Jess Hornさんのこと③

ご夫婦での旅行に出発される少し前、Jessさんからメールが来ました。2009年5月のことでした。
読んで驚きました。
「もしまだ興味があるなら40周年モデルを譲っても良いと思っている。できれば出発前に返事が欲しい。細かなことは6月に戻ってから話そう」そんな内容と、Jessさんの提案される金額が書いてありました。
突然のことで、ちょっと信じられない気持ちでした。
自分に話をいただけたことが驚きと共に素直にうれしく、早くも頭の中は自分の元に来るかもしれない作品のことで一杯になりました。
もちろん私の経済状況で購入するには手持ちのコレクションを何本か売却しなければいけません。
私は急いでその算段を始めました。
Jessさんご夫婦の大きな旅行の直前ということもあり、このお金がお二人の役に立ってくれればいいなと思いました。
楽しい旅行をお祈りしますという言葉と共に「譲渡の件、よろしくお願いします」と私は返信を送りました。

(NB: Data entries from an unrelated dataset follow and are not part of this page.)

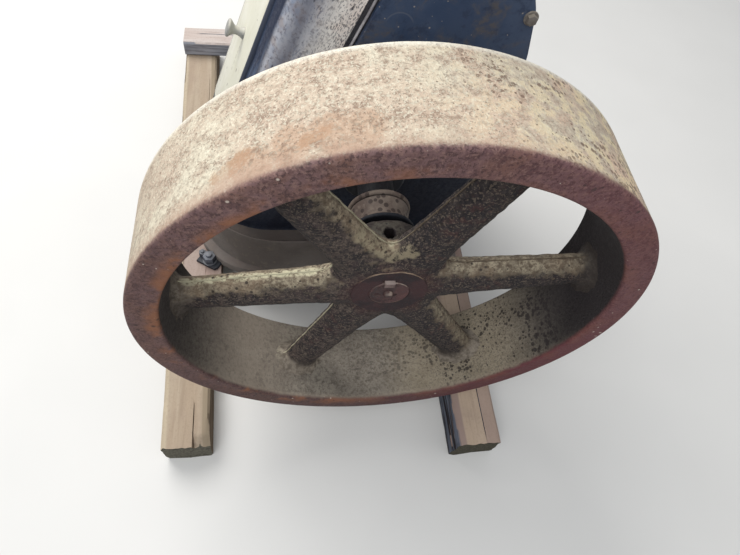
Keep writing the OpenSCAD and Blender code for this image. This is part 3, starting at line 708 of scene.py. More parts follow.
def rounded_outline(left, right, low, high, r_left, r_right, steps=10):
    """An anticlockwise outline with one corner radius on its left and one on its right."""
    return corner_arcs((
        (right - r_right, low + r_right, r_right, -90), (right - r_right, high - r_right, r_right, 0),
        (left + r_left, high - r_left, r_left, 90), (left + r_left, low + r_left, r_left, 180),
    ), steps)


def bolt(form, centre, axis, flats, tall, stud, turn, washer=0, washer_t=0):
    """A hexagon head or nut, on a washer if it has a diameter, with a stud's end if it has a length."""
    place = on(centre, axis)
    if washer:
        form.lathe([(0, washer / 2), (washer_t, washer / 2), (washer_t, 1)], centre, axis, 20, 0.8, 1)
    radius = flats / 2 / math.cos(math.pi / 6)
    turns = [turn + math.pi * k / 3 for k in range(6)]
    form.slab([(radius * math.cos(a), radius * math.sin(a)) for a in turns],
              lambda u, v, w: place(u, v, w + washer_t - 0.2), tall, flats * 0.09)
    if stud:
        reach = washer_t + tall + stud
        form.turned([(0, flats * 0.28), (reach - 1.5, flats * 0.28), (reach, flats * 0.2)],
                    centre, axis, 14)


# Looks: a slot of the record and a material for each

# near black: painted shade on the bearing housings behind the flywheel; the foot clamps share it
bearing_black = rust_material("near black iron", (32, 36, 46), (19, 22, 30), (54, 54, 57), 1.0,
                              (50, 52, 58), 0.5, 0.6)
nut_steel = rust_material("weathered nuts", (120, 114, 108), (92, 78, 66), (160, 152, 140), 2.0,
                          (176, 164, 146), 0.5, 0.6)
RIM = "rusty_iron", rim_material()
ARMS = "rusty_iron", arm_material()
RIDGE = "rusty_iron", ridge_material()
HUB = "rusty_iron", rust_material(
    "rusted hub", (61, 38, 40), (34, 22, 26), (92, 66, 62), 3.4, (176, 152, 128), 0.9)
SHAFT = "shaft_steel", shaft_material()
KEY = "shaft_steel", rust_material(
    "dusty key", (126, 108, 104), (86, 68, 66), (156, 140, 134), 2.5, (178, 162, 154), 0.8, 0.7)
SPINDLE = "shaft_steel", nut_steel
PULLEY = "worn_pulley_iron", pulley_material()
CASE = "dark_iron", case_material()
CYLINDER = "dark_iron", rust_material(
    "dark painted iron", (62, 64, 68), (44, 45, 50), (96, 92, 86), 1.0, (134, 126, 114), 0.7, 0.65)
PANEL = "black_paint", panel_material()
COVER = "pale_paint", pale_material()
STRIP = "bead_strip", rust_material(
    "worn sealing strip", (186, 182, 184), (142, 138, 140), (214, 210, 208), 2.5)
BEARING = "grimy_iron", bearing_black
GRIMY = "grimy_iron", rust_material(
    "grimy iron", (88, 78, 66), (58, 50, 44), (122, 110, 92), 1.0, (150, 136, 114), 0.75)
BED = "grimy_iron", rust_material(
    "grimy bedplate", (124, 117, 112), (104, 97, 92), (140, 130, 118), 1.0, (112, 98, 90), 0.5)
CLAMP = "weathered_metal", bearing_black
NUT = "weathered_metal", nut_steel
BLUE_NUT = "weathered_metal", rust_material(
    "blue grey nuts", (92, 98, 110), (46, 50, 60), (138, 140, 146), 2.0, (150, 150, 152), 0.5, 0.6)
KNOB = "weathered_metal", rust_material(
    "weathered knob", (150, 150, 146), (108, 108, 108), (176, 174, 166), 2.0, (206, 202, 188), 0.6, 0.5)
BRASS = "weathered_metal", rust_material(
    "dull brass", (150, 118, 62), (104, 80, 44), (176, 146, 84), 2.0, (140, 126, 100), 0.4, 0.45, 0.6)

SKID_W = 121
SKID_H = 95
LEFT_SKID_L = 1705
LEFT_SKID_NEAR = -80
RIGHT_SKID_NEAR = -125
RIGHT_SKID_X = 250
SKID_SLANT = 59 / LEFT_SKID_L
SKID_LEFT = -0.543 + LEFT_SKID_NEAR * MM * SKID_SLANT

LEFT_SKID = "skid_wood", wood_material(
    "weathered timber", (172, 154, 134), (150, 132, 114), (180, 164, 144), 1, 0.0, (166, 148, 132),
    ((150, 134, 116), (124, 110, 94)), (118, 116, 104),
    ((SKID_LEFT - 0.01, SKID_LEFT + 0.013, 196, 182, 158, 0.7),
     (SKID_LEFT + 0.103, SKID_LEFT + 0.14, 146, 132, 112, 0.85)), SKID_SLANT)
# painted shade: the right skid's upright faces are near black with grey-blue grain
RIGHT_SKID = "skid_wood", wood_material(
    "grey timber", (184, 164, 144), (158, 138, 122), (192, 172, 152), 1, 3.1, (170, 150, 134),
    ((104, 112, 126), (24, 25, 32)), (92, 88, 74),
    ((0.24, 0.272, 146, 126, 122, 0.75), (0.330, 0.372, 166, 144, 136, 0.6)))
CROSS = "skid_wood", wood_material(
    "cross timber", (194, 180, 172), (158, 140, 130), (202, 192, 186), 0, 5.3, (182, 166, 158),
    ((164, 168, 178), (128, 130, 138)))
PACKING = "packing_wood", wood_material(
    "packing timber", (168, 146, 136), (136, 116, 108), (176, 158, 148), 1, 7.7, (132, 118, 112),
    ((120, 100, 90), (84, 70, 64)))


# The flywheel's rim

RIM_IN = 443
RIM_SWELL = 9


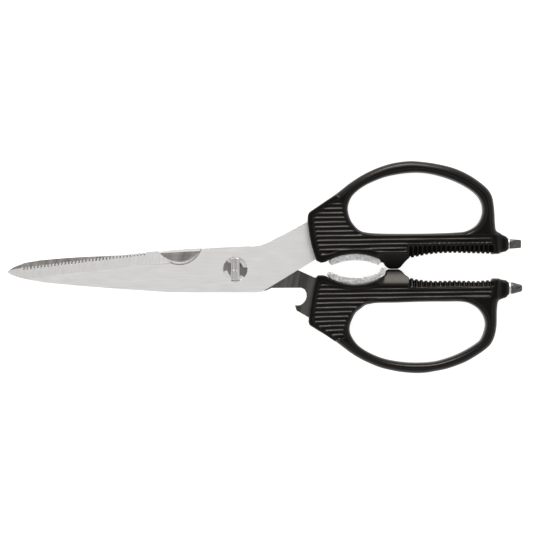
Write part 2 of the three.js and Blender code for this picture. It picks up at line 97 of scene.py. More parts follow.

Jessさんと奥さんが旅行から戻られて何度かのやり取りの後、Jessさんがずっと手元で保管されていた40周年記念モデルはFedex便で遠く離れた私の家にやってきました。
何度かショーテーブルの上にアクリルケースに入って置かれている写真を見た、あのナイフでした。
ボリュームのあるブレードデザインで、重厚感あるフォルムが目を引く作品です。
何となくどこかJessさんのようだなと、ふと思いました。
その日からしばらくの間、私は各部の造形や感触が頭に入るほど毎日その待ち焦がれていた作品を眺めました。
このナイフがJessさんと一緒に各地のナイフショーを旅して、長くJessさんの家にいたのかと思うと不思議な気持ちになりました。
もし物にも意思があるのなら、今故郷のアメリカを離れて日本にいることをこのナイフはどう思っているのかなと時々想像します。
快適に過ごしてくれているといいなあ。

それからも折に触れJessさんとのやり取りは続きました。
ギフトということでJessさんがずっと保管されていた昔からのカタログや古い写真、プライスリスト等一式を送っていただいたこともありました。
ある資料には付箋が貼ってあって「このナイフは盗難に遭った」と書かれていたりとJessさんの歴史を感じるものでした。
そうした資料はすべて、今もファイルに入れて大切に保存しています。